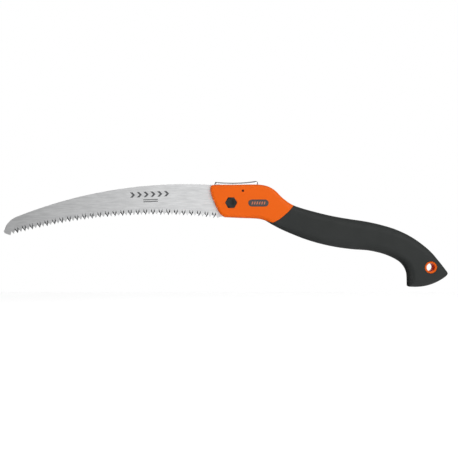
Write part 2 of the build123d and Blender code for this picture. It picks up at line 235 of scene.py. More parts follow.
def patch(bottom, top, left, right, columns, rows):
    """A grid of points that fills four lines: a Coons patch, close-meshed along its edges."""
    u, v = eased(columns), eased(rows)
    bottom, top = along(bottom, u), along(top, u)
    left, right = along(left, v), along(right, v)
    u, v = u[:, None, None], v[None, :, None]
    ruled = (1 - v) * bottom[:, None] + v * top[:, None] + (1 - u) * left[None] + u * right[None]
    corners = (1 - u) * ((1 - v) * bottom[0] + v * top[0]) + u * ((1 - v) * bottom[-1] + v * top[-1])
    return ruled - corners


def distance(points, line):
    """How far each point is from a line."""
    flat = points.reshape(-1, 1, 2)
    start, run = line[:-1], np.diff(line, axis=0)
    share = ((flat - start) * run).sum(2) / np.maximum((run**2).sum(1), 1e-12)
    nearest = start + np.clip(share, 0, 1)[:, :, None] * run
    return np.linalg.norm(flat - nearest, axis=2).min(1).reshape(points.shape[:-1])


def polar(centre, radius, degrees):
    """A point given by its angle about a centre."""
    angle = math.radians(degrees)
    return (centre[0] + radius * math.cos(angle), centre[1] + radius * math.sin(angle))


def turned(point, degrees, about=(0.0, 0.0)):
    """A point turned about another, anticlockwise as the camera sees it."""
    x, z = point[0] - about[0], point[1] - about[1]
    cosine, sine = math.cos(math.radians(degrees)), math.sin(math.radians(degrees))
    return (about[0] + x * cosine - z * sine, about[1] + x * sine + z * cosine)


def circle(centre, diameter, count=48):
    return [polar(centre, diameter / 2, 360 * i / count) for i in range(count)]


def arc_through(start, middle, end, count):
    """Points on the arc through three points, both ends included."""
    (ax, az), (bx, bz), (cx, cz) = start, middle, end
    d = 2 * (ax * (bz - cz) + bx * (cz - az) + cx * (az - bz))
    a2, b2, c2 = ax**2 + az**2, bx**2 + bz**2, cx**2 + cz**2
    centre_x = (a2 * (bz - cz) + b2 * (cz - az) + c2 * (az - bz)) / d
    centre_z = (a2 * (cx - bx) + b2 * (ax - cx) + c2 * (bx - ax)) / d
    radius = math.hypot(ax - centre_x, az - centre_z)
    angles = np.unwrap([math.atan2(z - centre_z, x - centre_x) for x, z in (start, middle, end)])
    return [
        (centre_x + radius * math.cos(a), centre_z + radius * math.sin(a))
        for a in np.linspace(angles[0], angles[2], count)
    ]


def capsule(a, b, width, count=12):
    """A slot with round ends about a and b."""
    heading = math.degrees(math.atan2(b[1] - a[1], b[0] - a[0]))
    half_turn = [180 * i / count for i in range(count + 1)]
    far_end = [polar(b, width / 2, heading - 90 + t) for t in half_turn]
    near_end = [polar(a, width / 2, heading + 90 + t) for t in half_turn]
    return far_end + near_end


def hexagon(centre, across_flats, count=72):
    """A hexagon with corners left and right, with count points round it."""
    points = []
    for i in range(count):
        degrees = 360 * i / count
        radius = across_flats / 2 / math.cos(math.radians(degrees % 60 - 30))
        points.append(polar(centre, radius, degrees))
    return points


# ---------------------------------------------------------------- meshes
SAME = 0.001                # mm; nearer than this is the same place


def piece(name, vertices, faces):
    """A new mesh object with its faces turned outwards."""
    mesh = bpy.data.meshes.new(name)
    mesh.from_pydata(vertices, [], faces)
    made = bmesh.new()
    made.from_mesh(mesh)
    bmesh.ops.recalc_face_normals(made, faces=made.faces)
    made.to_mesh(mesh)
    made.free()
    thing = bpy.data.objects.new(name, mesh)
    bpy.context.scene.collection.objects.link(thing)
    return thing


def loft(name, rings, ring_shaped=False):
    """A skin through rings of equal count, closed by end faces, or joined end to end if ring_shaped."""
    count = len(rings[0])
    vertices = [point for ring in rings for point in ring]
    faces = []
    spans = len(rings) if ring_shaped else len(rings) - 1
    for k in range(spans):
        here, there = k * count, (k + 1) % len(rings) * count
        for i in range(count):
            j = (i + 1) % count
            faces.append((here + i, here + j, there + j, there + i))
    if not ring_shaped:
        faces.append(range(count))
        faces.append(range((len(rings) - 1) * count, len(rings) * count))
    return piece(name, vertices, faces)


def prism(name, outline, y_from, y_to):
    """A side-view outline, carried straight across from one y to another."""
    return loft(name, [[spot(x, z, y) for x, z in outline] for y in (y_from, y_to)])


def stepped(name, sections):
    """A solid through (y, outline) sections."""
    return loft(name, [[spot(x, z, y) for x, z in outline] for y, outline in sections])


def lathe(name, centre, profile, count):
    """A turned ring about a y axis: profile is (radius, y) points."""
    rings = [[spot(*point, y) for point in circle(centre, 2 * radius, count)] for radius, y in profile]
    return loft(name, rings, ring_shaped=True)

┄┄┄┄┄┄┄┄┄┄

Task objective -> What are the exact lines from the beginning of the material through the line containing "- nearest, axis=2).min(1).reshape(points.shape[:-1])"? Write out those lines alone.

Task answer ->
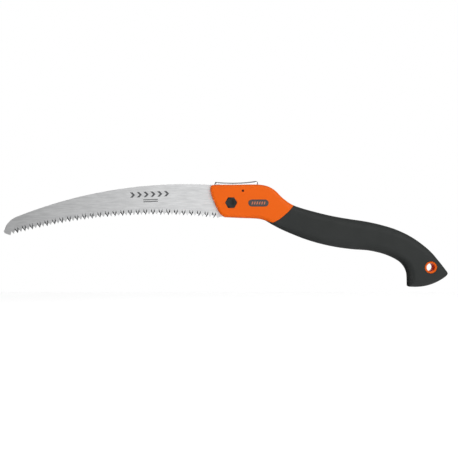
Write part 2 of the build123d and Blender code for this picture. It picks up at line 235 of scene.py. More parts follow.
def patch(bottom, top, left, right, columns, rows):
    """A grid of points that fills four lines: a Coons patch, close-meshed along its edges."""
    u, v = eased(columns), eased(rows)
    bottom, top = along(bottom, u), along(top, u)
    left, right = along(left, v), along(right, v)
    u, v = u[:, None, None], v[None, :, None]
    ruled = (1 - v) * bottom[:, None] + v * top[:, None] + (1 - u) * left[None] + u * right[None]
    corners = (1 - u) * ((1 - v) * bottom[0] + v * top[0]) + u * ((1 - v) * bottom[-1] + v * top[-1])
    return ruled - corners


def distance(points, line):
    """How far each point is from a line."""
    flat = points.reshape(-1, 1, 2)
    start, run = line[:-1], np.diff(line, axis=0)
    share = ((flat - start) * run).sum(2) / np.maximum((run**2).sum(1), 1e-12)
    nearest = start + np.clip(share, 0, 1)[:, :, None] * run
    return np.linalg.norm(flat - nearest, axis=2).min(1).reshape(points.shape[:-1])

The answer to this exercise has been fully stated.